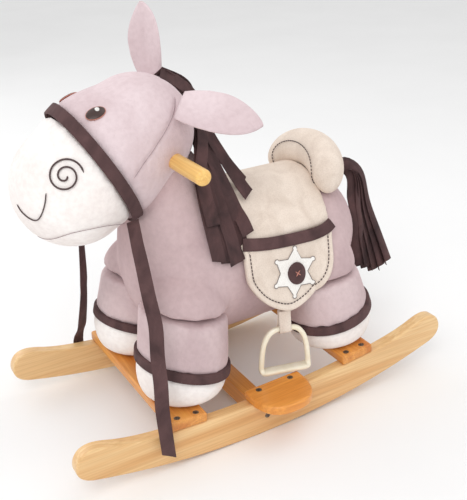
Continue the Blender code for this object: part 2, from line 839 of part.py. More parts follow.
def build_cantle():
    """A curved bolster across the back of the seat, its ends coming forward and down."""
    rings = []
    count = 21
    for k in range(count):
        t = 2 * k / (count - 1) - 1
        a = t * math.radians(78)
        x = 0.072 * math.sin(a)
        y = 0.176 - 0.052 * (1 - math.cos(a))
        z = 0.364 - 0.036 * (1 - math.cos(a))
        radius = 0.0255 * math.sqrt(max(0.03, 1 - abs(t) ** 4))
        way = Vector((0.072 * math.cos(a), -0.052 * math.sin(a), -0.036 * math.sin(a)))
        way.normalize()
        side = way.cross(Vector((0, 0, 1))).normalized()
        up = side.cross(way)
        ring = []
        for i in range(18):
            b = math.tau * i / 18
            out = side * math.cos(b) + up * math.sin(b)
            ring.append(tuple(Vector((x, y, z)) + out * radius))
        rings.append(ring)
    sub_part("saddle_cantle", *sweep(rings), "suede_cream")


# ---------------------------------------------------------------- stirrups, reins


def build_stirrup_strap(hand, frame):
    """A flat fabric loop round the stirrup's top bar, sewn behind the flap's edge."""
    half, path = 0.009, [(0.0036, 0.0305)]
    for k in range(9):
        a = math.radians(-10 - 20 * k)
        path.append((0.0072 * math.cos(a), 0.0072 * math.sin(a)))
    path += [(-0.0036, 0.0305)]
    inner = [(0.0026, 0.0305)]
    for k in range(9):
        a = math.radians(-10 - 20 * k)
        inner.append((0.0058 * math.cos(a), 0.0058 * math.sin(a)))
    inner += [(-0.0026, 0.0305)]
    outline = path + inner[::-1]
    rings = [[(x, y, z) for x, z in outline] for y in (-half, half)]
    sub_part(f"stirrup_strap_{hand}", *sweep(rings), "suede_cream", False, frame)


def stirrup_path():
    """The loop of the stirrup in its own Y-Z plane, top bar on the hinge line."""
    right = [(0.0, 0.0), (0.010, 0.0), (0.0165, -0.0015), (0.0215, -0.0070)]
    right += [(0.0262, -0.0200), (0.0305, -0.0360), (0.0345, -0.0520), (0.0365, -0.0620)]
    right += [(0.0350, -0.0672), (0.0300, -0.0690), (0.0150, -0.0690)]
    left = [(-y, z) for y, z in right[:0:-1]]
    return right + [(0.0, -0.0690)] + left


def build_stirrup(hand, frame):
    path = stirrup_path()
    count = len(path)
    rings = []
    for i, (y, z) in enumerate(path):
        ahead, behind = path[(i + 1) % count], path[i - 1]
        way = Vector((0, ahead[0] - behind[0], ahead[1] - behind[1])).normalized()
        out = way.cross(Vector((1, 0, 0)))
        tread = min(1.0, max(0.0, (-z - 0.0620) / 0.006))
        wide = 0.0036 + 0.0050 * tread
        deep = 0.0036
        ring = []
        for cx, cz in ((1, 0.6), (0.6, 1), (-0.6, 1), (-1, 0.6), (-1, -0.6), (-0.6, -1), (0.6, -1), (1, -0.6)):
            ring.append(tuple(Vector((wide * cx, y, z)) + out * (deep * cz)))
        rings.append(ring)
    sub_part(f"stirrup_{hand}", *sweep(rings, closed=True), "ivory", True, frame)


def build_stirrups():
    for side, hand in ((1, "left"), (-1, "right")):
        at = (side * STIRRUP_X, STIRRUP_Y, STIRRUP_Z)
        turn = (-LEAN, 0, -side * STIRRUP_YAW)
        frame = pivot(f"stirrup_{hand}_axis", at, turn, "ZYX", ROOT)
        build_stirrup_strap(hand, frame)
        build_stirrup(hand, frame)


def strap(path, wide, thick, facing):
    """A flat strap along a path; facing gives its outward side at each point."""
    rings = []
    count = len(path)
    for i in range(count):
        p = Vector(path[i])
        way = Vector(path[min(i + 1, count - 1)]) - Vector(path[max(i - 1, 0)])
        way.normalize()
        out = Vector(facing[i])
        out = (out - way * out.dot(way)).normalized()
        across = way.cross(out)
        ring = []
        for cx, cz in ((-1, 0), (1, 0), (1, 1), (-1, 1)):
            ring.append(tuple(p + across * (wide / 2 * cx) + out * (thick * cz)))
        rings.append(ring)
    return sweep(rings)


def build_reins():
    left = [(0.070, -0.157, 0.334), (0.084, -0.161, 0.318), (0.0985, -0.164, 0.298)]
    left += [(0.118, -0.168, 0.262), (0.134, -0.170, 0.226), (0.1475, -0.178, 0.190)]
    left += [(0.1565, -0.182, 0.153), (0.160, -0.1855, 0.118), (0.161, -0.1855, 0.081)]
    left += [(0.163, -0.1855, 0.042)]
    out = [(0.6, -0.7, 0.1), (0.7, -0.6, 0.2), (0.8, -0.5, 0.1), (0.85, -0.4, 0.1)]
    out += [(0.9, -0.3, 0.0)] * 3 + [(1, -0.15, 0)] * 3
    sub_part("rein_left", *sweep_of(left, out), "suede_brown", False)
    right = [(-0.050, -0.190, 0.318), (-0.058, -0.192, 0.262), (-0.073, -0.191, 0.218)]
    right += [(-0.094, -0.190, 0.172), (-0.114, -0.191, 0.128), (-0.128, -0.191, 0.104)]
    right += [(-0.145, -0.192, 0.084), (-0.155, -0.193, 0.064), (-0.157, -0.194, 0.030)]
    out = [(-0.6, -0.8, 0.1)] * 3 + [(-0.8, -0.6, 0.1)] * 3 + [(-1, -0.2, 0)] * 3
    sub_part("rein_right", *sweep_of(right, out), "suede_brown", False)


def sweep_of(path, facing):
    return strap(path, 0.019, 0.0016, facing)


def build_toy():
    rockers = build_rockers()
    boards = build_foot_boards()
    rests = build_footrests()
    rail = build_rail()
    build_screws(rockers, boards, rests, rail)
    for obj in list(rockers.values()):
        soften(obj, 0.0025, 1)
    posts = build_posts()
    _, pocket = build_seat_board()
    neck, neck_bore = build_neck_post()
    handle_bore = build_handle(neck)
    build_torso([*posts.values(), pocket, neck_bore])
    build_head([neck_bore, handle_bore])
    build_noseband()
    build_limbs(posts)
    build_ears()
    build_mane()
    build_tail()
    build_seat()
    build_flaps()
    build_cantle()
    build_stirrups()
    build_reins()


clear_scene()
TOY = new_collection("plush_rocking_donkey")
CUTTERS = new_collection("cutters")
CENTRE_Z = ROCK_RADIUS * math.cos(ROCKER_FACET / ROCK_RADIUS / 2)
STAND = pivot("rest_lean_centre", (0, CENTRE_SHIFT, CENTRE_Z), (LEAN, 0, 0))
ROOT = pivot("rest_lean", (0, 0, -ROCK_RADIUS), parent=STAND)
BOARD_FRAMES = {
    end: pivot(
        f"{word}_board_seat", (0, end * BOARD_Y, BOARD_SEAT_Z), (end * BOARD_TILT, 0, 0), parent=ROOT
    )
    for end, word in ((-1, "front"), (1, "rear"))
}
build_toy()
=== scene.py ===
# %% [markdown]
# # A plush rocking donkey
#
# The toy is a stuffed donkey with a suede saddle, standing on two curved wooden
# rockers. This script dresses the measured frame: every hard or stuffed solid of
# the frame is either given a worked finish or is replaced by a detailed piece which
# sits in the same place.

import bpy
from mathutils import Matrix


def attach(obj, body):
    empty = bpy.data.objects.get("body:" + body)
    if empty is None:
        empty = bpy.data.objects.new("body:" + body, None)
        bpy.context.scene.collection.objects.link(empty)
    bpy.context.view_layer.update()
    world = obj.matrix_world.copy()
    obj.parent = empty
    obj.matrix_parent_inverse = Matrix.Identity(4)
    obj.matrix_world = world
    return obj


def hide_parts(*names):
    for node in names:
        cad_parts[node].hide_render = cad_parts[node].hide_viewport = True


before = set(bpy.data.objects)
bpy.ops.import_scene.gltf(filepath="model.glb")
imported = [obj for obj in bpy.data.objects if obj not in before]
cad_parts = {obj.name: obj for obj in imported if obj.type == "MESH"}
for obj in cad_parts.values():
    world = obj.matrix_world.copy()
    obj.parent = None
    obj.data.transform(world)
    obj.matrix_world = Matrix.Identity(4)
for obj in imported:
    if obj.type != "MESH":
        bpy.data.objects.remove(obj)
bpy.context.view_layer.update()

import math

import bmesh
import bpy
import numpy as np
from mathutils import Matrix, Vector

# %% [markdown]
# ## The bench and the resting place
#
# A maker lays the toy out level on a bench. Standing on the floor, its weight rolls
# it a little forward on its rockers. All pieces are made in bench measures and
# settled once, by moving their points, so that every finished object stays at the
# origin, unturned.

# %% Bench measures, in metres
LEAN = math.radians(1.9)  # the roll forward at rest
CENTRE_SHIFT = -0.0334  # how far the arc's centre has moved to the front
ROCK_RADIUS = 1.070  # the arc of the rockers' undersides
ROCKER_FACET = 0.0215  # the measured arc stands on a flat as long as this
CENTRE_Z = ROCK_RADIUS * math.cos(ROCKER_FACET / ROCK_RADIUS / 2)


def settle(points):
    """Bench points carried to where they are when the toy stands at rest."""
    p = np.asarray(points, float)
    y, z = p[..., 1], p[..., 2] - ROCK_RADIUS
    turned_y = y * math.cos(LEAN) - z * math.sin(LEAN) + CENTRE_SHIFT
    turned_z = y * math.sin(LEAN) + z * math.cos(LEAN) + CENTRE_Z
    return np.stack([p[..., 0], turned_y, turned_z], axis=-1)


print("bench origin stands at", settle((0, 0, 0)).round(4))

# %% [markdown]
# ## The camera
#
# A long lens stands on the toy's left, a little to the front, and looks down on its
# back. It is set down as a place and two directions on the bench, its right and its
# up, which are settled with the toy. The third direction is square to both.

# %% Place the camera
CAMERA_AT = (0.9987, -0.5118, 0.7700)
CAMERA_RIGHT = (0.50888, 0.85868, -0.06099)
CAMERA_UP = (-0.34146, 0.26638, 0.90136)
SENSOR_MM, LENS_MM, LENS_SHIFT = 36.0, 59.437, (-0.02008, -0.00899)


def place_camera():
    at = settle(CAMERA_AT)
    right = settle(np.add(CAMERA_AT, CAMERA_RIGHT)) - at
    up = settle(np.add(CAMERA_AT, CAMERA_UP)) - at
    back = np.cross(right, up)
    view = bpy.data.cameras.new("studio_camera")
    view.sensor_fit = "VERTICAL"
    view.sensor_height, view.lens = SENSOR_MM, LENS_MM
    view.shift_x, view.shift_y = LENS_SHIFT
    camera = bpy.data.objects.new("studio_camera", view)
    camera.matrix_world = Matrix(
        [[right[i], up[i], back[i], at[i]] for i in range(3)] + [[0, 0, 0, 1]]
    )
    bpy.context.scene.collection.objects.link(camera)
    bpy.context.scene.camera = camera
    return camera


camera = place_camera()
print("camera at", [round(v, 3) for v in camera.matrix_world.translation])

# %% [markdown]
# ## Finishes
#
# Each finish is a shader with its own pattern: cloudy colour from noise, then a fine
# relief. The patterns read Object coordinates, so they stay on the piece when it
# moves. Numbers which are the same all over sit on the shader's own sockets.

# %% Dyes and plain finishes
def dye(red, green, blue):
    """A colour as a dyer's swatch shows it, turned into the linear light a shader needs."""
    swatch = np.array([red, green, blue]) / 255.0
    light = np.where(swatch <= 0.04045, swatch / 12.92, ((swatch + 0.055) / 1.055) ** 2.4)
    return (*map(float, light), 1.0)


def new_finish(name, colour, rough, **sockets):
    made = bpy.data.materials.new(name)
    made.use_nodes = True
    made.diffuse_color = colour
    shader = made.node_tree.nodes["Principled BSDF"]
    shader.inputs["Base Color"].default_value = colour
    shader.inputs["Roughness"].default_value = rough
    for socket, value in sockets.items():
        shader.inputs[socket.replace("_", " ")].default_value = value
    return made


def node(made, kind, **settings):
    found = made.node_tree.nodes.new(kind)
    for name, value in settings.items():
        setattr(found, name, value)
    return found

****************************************

■ **GIVEN EXERCISE**: Your task is to gather every line with the word "empty" and copy it.

■ **ANSWER FOR THIS EXERCISE**:
    empty = bpy.data.objects.get("body:" + body)
    if empty is None:
        empty = bpy.data.objects.new("body:" + body, None)
        bpy.context.scene.collection.objects.link(empty)
    obj.parent = empty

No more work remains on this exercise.